◆ **Requirement**
Return only the stretch of the material below that begins with the line containing "bpy.data.objects.remove(obj)" and ends with the line containing "CAD_BOX = [list(corner)", exactly; both of those lines belong to it.

◆ **Given information**
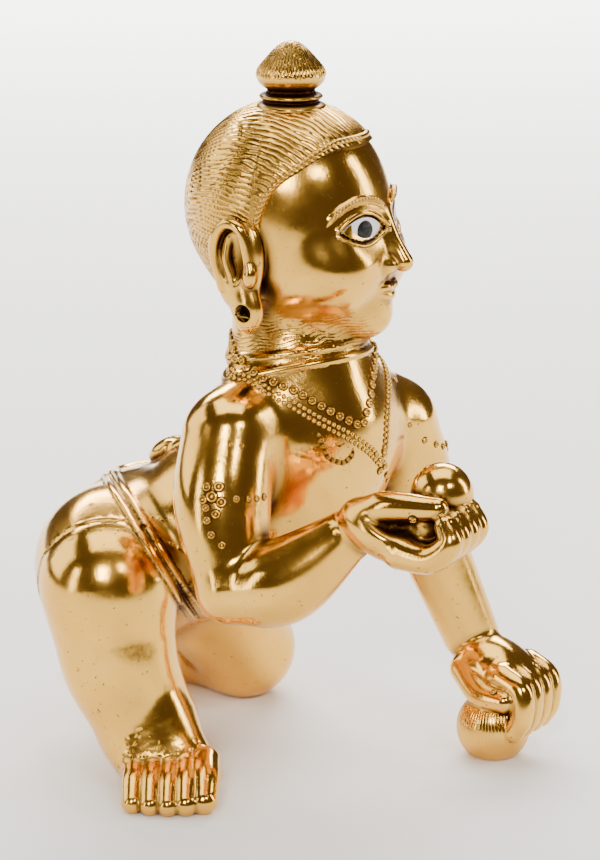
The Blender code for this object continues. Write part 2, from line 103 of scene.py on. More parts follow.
# Rings: place and radius; the armlet's rosette, the punches, and those below the lowest beads
RINGS = [
    (-0.229, -0.039, 0.44, 0.008), (-0.229, -0.03, 0.451, 0.006), (-0.221, -0.043, 0.452, 0.007),
    (-0.224, -0.05, 0.434, 0.007), (-0.236, -0.03, 0.436, 0.006), (-0.232, -0.048, 0.42, 0.0062),
    (-0.237, -0.036, 0.427, 0.0055), (-0.239, -0.04, 0.412, 0.0055), (-0.24, -0.048, 0.395, 0.0055),
    (-0.235, -0.061, 0.383, 0.005),
    (-0.209, -0.061, 0.437, 0.0048), (-0.193, -0.068, 0.435, 0.0048), (-0.18, -0.07, 0.433, 0.0044),
    (-0.166, -0.069, 0.432, 0.0048), (-0.191, -0.036, 0.499, 0.0034), (-0.181, -0.044, 0.497, 0.0034),
    (0.104, -0.055, 0.531, 0.004), (0.108, -0.078, 0.473, 0.0036), (0.136, -0.081, 0.447, 0.0046),
    (0.159, -0.082, 0.437, 0.0046), (0.178, -0.08, 0.43, 0.0046), (0.044, -0.092, 0.421, 0.0046),
    (0.053, -0.085, 0.41, 0.0034), (-0.141, -0.291, 0.443, 0.006), (0.178, -0.172, 0.102, 0.0052),
    (0.196, -0.062, 0.425, 0.0056), (0.206, -0.05, 0.432, 0.005), (0.208, -0.058, 0.416, 0.005),
    (0.02, -0.101, 0.446, 0.0062), (0.034, -0.099, 0.436, 0.0054), (0.022, -0.101, 0.432, 0.0054),
    (0.01, -0.103, 0.455, 0.005), (0.028, -0.1, 0.458, 0.0054),
]

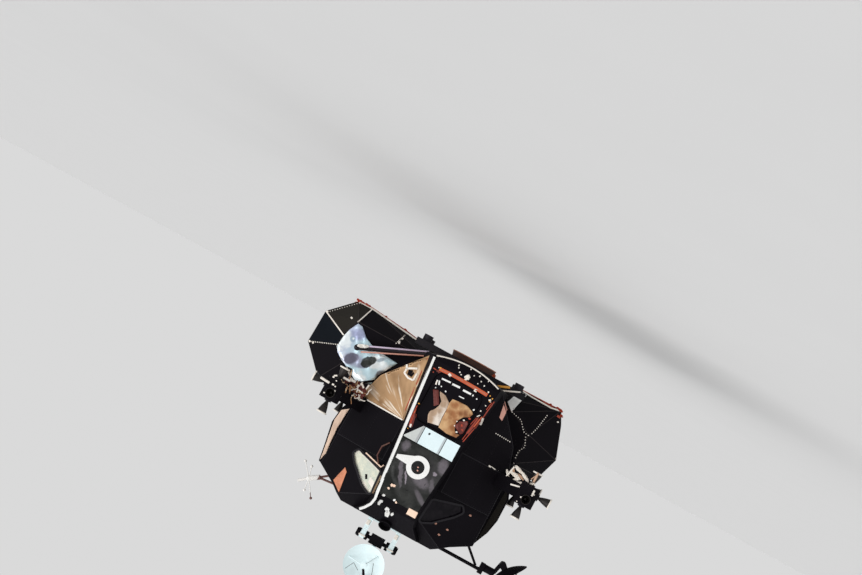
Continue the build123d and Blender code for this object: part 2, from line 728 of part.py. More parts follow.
# one thruster along +Z, its mounting face at the origin: a round base and a curved bell
waist = (0.68 * BELL_EXIT_R, 0.52 * BELL_LENGTH)
with BuildPart() as thruster:
    with BuildSketch(Plane.XZ):
        with BuildLine():
            bell_side = ThreePointArc(
                (BELL_THROAT_R, BELL_THROAT_Z), waist, (BELL_EXIT_R, BELL_LENGTH)
            )
            bell_skin = ThreePointArc(
                (BELL_THROAT_R - BELL_WALL, BELL_THROAT_Z + BELL_WALL),
                (waist[0] - BELL_WALL, waist[1]), (BELL_EXIT_R - BELL_WALL, BELL_LENGTH),
            )
            Polyline(
                bell_side @ 0, (BELL_BASE_R, BELL_BASE), (BELL_BASE_R, 0), (0, 0),
                (0, BELL_THROAT_Z + BELL_WALL), bell_skin @ 0,
            )
            Line(bell_side @ 1, bell_skin @ 1)
        make_face()
    revolve(axis=Axis.Z)

with BuildPart() as thruster_bells:
    for (x_side, y_side), centre in zip(QUADS, quad_centres):
        # each bell: its place on the housing, and the way that it points
        bells = (
            ((0, 0, QUAD_HALF_HEIGHT), (0, 0, 1)),
            ((0, 0, -QUAD_HALF_HEIGHT), (0, 0, -1)),
            ((x_side * QUAD_HALF, 0, -SIDE_BELL_DROP), (x_side, 0, 0)),
            ((0, y_side * QUAD_HALF, SIDE_BELL_DROP), (0, y_side, 0)),
        )
        for place, way in bells:
            seat = Plane(origin=centre + Vector(*place), z_dir=way)
            add(seat.location * thruster.part)
thruster_bells.part.label = "thruster_bells"
export_step(thruster_bells.part, "parts/thruster_bells.step")

# Outriggers: a tapered beam to each quad and a stay below it. The front ones root in the
# cabin's sides, the aft ones in the bay
with BuildPart() as outriggers:
    for (x_side, y_side), tip in zip(QUADS, quad_centres):
        root = Vector(x_side * ROOT_X, FRONT_ROOT_Y if y_side < 0 else AFT_ROOT_Y, QUAD_Z)
        add(beam(root, OUTRIGGER_ROOT, tip, OUTRIGGER_TIP))
        low_tip = tip - Vector(x_side * STAY_INSET, y_side * STAY_INSET, STAY_DROP)
        add(tube(root - Vector(0, 0, STAY_SPREAD), low_tip, STAY_R))
    for body in (outer_form, aft_equipment_bay.part, midsection.part, thruster_housings.part):
        add(body, mode=Mode.SUBTRACT)
outriggers.part.label = "outriggers"
export_step(outriggers.part, "parts/outriggers.step")


def dish(radius, first_leg):
    """Shallow bowl opening along +Z, its vertex at the origin, with a feed on three legs."""
    with BuildPart() as bowl:
        with BuildSketch(Plane.XZ):
            with BuildLine():
                inner = ThreePointArc((0, 0), (radius / 2, DISH_DEPTH / 4), (radius, DISH_DEPTH))
                outer = ThreePointArc(
                    (0, -DISH_WALL), (radius / 2, DISH_DEPTH / 4 - DISH_WALL),
                    (radius, DISH_DEPTH - DISH_WALL),
                )
                Line(inner @ 0, outer @ 0)
                Line(inner @ 1, outer @ 1)
            make_face()
        revolve(axis=Axis.Z)
        for turn in (0, 120, 240):
            angle = radians(first_leg + turn)
            way = Vector(cos(angle), sin(angle), 0)
            foot = way * 0.8 * radius + Vector(0, 0, 0.58 * DISH_DEPTH)
            add(tube(foot, way * 0.6 * FEED_CAP_R + Vector(0, 0, FEED_HEIGHT), FEED_LEG_R))
        with Locations((0, 0, FEED_HEIGHT)):
            Cylinder(FEED_CAP_R, 0.8 * IN)
    return bowl.part


# Rendezvous radar: a fixed stand, a block that turns about X, and a dish on its post
RADAR_LEG = (3 * IN, 5 * IN)
RADAR_BEARING = (2.6 * IN, 7 * IN)
with BuildPart() as radar_stand:
    for side in (-1, 1):
        with Locations((side * RADAR_LEG_X, RADAR_Y, (DECK_Z + RADAR_SHAFT_Z) / 2)):
            Box(*RADAR_LEG, RADAR_SHAFT_Z - DECK_Z)
        with Locations((side * RADAR_LEG_X, RADAR_Y, RADAR_SHAFT_Z)):
            Cylinder(*RADAR_BEARING, rotation=(0, 90, 0))
        add(tube(
            (side * RADAR_LEG_X, RADAR_Y + 9 * IN, DECK_Z),
            (side * RADAR_LEG_X, RADAR_Y + IN, RADAR_SHAFT_Z - 2 * IN), 0.7 * IN,
        ))
    with Locations((0, RADAR_Y, DECK_Z + 0.75 * IN)):
        Box(22 * IN, 8 * IN, 1.5 * IN)
    add(block((-20 * IN, RADAR_Y, 100 * IN), (20 * IN, 0, DECK_Z)), mode=Mode.SUBTRACT)
radar_stand.part.label = "radar_stand"
export_step(radar_stand.part, "parts/radar_stand.step")

with BuildPart() as radar_block:
    with Locations((0, RADAR_Y, RADAR_SHAFT_Z)):
        Box(9 * IN, 7 * IN, 6 * IN)
        Cylinder(1.2 * IN, 12.3 * IN, rotation=(0, 90, 0))
    chamfer(radar_block.edges().filter_by(Axis.X).sort_by(Axis.Z)[-2:], 1.2 * IN)
radar_block.part.label = "radar_block"
export_step(radar_block.part, "parts/radar_block.step")

radar_face = Plane(origin=(0, RADAR_FACE_Y, RADAR_DISH_Z), x_dir=(1, 0, 0), z_dir=(0, -1, 0))
post_foot = RADAR_SHAFT_Z + 3.3 * IN
with BuildPart() as radar_dish:
    add(radar_face.location * dish(RADAR_DISH_R, RADAR_FIRST_LEG))
    add(tube((0, RADAR_Y, post_foot), (0, RADAR_Y, RADAR_DISH_Z + 2 * IN), 1.3 * IN))
    add(tube((0, RADAR_Y, RADAR_DISH_Z), (0, RADAR_FACE_Y - 0.3 * IN, RADAR_DISH_Z), 2 * IN))
radar_dish.part.label = "radar_dish"
export_step(radar_dish.part, "parts/radar_dish.step")

# Steerable antenna: a boom with a brace, an arm that turns about X, and its dish
with BuildPart() as steerable_boom:
    add(tube((-30 * IN, BOOM_Y, BOOM_Z), (-64 * IN, BOOM_Y, BOOM_Z), BOOM_R))
    add(tube((-61 * IN, BOOM_Y, BOOM_Z - IN), (-49 * IN, BOOM_Y, 101 * IN), 0.8 * IN))
    with Locations((HUB_X + 5 * IN, BOOM_Y, HUB_Z + IN)):
        Box(3 * IN, 6 * IN, 7 * IN)
    add(midsection.part, mode=Mode.SUBTRACT)
    add(outer_form, mode=Mode.SUBTRACT)
steerable_boom.part.label = "steerable_boom"
export_step(steerable_boom.part, "parts/steerable_boom.step")

pivot = Vector(*YAW_PIVOT)
elbow = Vector(pivot.X, BOOM_Y, pivot.Z)
with BuildPart() as steerable_arm:
    with Locations((HUB_X - 0.2 * IN, BOOM_Y, HUB_Z)):
        Cylinder(HUB_R, 7 * IN, rotation=(0, 90, 0))
    add(tube((HUB_X - 3 * IN, BOOM_Y, HUB_Z), elbow, ARM_R))
    add(tube(elbow, pivot + Vector(0, 5 * IN, 0), ARM_R))
    with Locations(elbow):
        Sphere(ARM_R)
steerable_arm.part.label = "steerable_arm"
export_step(steerable_arm.part, "parts/steerable_arm.step")

tilt = radians(STEER_TILT)
steer_way = Vector(-sin(tilt), 0, cos(tilt))
steer_face = Plane(origin=pivot + steer_way * STEER_DISH_REACH, z_dir=steer_way)
half_pivot = Vector(0, 4.7 * IN, 0)
with BuildPart() as steerable_dish:
    add(steer_face.location * dish(STEER_DISH_R, STEER_FIRST_LEG))
    add(tube(pivot + half_pivot, pivot - half_pivot, 2.2 * IN))
    add(tube(pivot, pivot + steer_way * (STEER_DISH_REACH - 0.2 * IN), 2 * IN))
steerable_dish.part.label = "steerable_dish"
export_step(steerable_dish.part, "parts/steerable_dish.step")

# Mast antenna: two struts, a thick body with a bent tip, and four thin rods with beads
head, cross, tip = [Vector(x * IN, MAST_Y, z * IN) for x, z in (MAST_HEAD, MAST_CROSS, MAST_TIP)]
with BuildPart() as mast_antenna:
    for x, z in MAST_FEET:
        add(tube((x * IN, MAST_Y, z * IN), head, MAST_STRUT_R))
    add(tube(head - (cross - head) * 0.2, cross, MAST_BODY_R))
    add(tube(cross, tip, MAST_TIP_R))
    for x, z in MAST_RODS:
        add(tube(cross, (x * IN, MAST_Y, z * IN), MAST_ROD_R))
        with Locations((x * IN, MAST_Y, z * IN)):
            Sphere(MAST_TIP_R)
    add(midsection.part, mode=Mode.SUBTRACT)
    add(outer_form, mode=Mode.SUBTRACT)
mast_antenna.part.label = "mast_antenna"
export_step(mast_antenna.part, "parts/mast_antenna.step")

# Tracking light: a ring with a flag beside it, and its dark lens
with BuildPart() as tracking_light:
    with BuildSketch(Plane.XZ.offset(-NOSE_FRONT)):
        with Locations(LIGHT):
            Circle(LIGHT_R)
        with BuildLine():
            Polyline(inches(LIGHT_FLAG), close=True)
        make_face()
        with Locations(LIGHT):
            Circle(LENS_R, mode=Mode.SUBTRACT)
    extrude(amount=LIGHT_PROUD)
    add(nose.part, mode=Mode.SUBTRACT)
tracking_light.part.label = "tracking_light"
export_step(tracking_light.part, "parts/tracking_light.step")

with BuildPart() as tracking_lens:
    with BuildSketch(Plane.XZ.offset(-NOSE_FRONT)):
        with Locations(LIGHT):
            Circle(LENS_R)
    extrude(amount=LENS_PROUD)
    add(nose.part, mode=Mode.SUBTRACT)
tracking_lens.part.label = "tracking_lens"
export_step(tracking_lens.part, "parts/tracking_lens.step")

# Pale panels on the nose; the last one has its lower corner cut off
panel_low, panel_top = NOSE_PANEL_Z
with BuildPart() as nose_panels:
    for x_left, x_right in NOSE_PANELS:
        low = (x_left * IN, NOSE_FRONT - NOSE_PANEL_PROUD, panel_low)
        add(block(low, (x_right * IN, NOSE_FRONT, panel_top)))
    add(prism(inches(NOSE_PANEL_CUT), NOSE_FRONT - IN, NOSE_FRONT), mode=Mode.SUBTRACT)
nose_panels.part.label = "nose_panels"
export_step(nose_panels.part, "parts/nose_panels.step")
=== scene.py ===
"""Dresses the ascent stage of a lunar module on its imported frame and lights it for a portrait."""

import logging
import math
from dataclasses import dataclass, field
from enum import Enum
from typing import Iterable, Sequence

import bmesh
import bpy
from mathutils import Matrix, Vector, noise
from mathutils.bvhtree import BVHTree


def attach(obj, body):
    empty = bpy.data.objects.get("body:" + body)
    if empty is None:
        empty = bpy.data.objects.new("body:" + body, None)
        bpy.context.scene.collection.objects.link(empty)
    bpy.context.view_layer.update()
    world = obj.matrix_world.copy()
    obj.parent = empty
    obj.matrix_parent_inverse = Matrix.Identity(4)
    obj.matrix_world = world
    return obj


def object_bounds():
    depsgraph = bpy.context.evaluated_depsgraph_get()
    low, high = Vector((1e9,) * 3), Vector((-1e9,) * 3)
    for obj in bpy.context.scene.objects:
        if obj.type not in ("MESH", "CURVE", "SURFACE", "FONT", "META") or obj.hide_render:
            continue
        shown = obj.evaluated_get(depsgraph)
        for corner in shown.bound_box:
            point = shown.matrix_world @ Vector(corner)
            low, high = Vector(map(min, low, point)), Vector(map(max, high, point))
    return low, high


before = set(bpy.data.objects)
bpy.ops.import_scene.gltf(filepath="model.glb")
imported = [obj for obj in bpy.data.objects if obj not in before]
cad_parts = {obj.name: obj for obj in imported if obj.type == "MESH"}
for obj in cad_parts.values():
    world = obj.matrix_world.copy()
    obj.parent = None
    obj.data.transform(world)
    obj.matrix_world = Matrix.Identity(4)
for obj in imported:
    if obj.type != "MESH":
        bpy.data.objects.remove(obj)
CAD_BOX = [list(corner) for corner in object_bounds()]

IN = 0.0254
# the photograph's eye in metres, and the plane in inches on which places in its view are given
EYE = (-0.2286, -28.829, 0.762)
FRONT_PLANE = -66.0
# in metres: where rays start, how far on the craft is, and the room left to the CAD model's box
STAND_OFF = 6.0
NEAR_CRAFT = 5.0
BEAD_ROOM = 0.0065
STAGE = "ascent_stage"
HATCH = "hatch"
# noise_vector gives other values in every run unless a seed is set
NOISE_SEED = 4
log = logging.getLogger("ascent_stage")

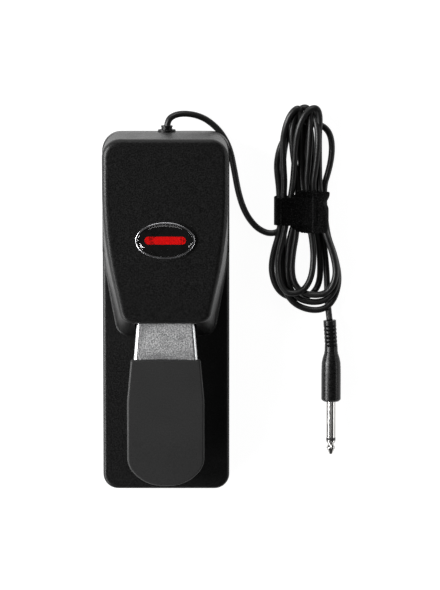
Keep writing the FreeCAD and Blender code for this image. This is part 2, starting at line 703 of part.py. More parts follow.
def make_pivot():
    body = body_named("pivot_bracket")
    section = sketch_on(body, "XZ_Plane", "-pivot_y")
    sheet_top = "base_height + bracket_sheet"
    inner = "bracket_half - bracket_sheet"
    outline(section, [
        ("-bracket_half", "base_height", None), ("bracket_half", "base_height", None),
        ("bracket_half", "bracket_top", None), (inner, "bracket_top", None),
        (inner, sheet_top, None), ("-(%s)" % inner, sheet_top, None),
        ("-(%s)" % inner, "bracket_top", None), ("-bracket_half", "bracket_top", None)])
    pad(body, section, "bracket_length", symmetric=True)
    fillet(body, lambda edge: flat_at(value("bracket_top"))(edge) and edge.Length < 2.5, "ear_radius")
    bores = sketch_on(body, "YZ_Plane")
    circle(bores, "pivot_y", "pivot_z", "pin_radius")
    pocket(body, bores, "base_width", symmetric=True)
    drilled = sketch_on(body, "XY_Plane", sheet_top)
    for across, along in BRACKET_SCREWS:
        circle(drilled, across, along, "clear_hole_radius")
    pocket(body, drilled)
    node("pivot_bracket", body)
    screws("bracket_screws", BRACKET_SCREWS, sheet_top, "bracket_screw_length", upward=False)

    node("pivot_pin", cylinder("pivot_pin", "pin_radius", "pin_length", "-pin_length / 2", "pivot_y",
                               "pivot_z", *SIDEWAYS))
    made = []
    for side, from_x in (("right", "bracket_half"), ("left", "-bracket_half - clip_sheet")):
        washer = cylinder("clip_disc_" + side, "clip_radius", "clip_sheet", from_x,
                          "pivot_y", "pivot_z", *SIDEWAYS)
        bore = cylinder("clip_bore_" + side, "pin_radius", "clip_sheet", from_x,
                        "pivot_y", "pivot_z", *SIDEWAYS)
        slot = box("clip_slot_" + side, ("clip_sheet", "pin_radius * 1.2", "clip_radius * 2"), from_x,
                   "pivot_y - pin_radius * 0.6", "pivot_z - clip_radius * 2")
        made.append(cut("clip_" + side, washer, fuse("clip_gap_" + side, [bore, slot])))
    node("pin_clips", group("pin_clips", made))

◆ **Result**
        bpy.data.objects.remove(obj)
CAD_BOX = [list(corner) for corner in object_bounds()]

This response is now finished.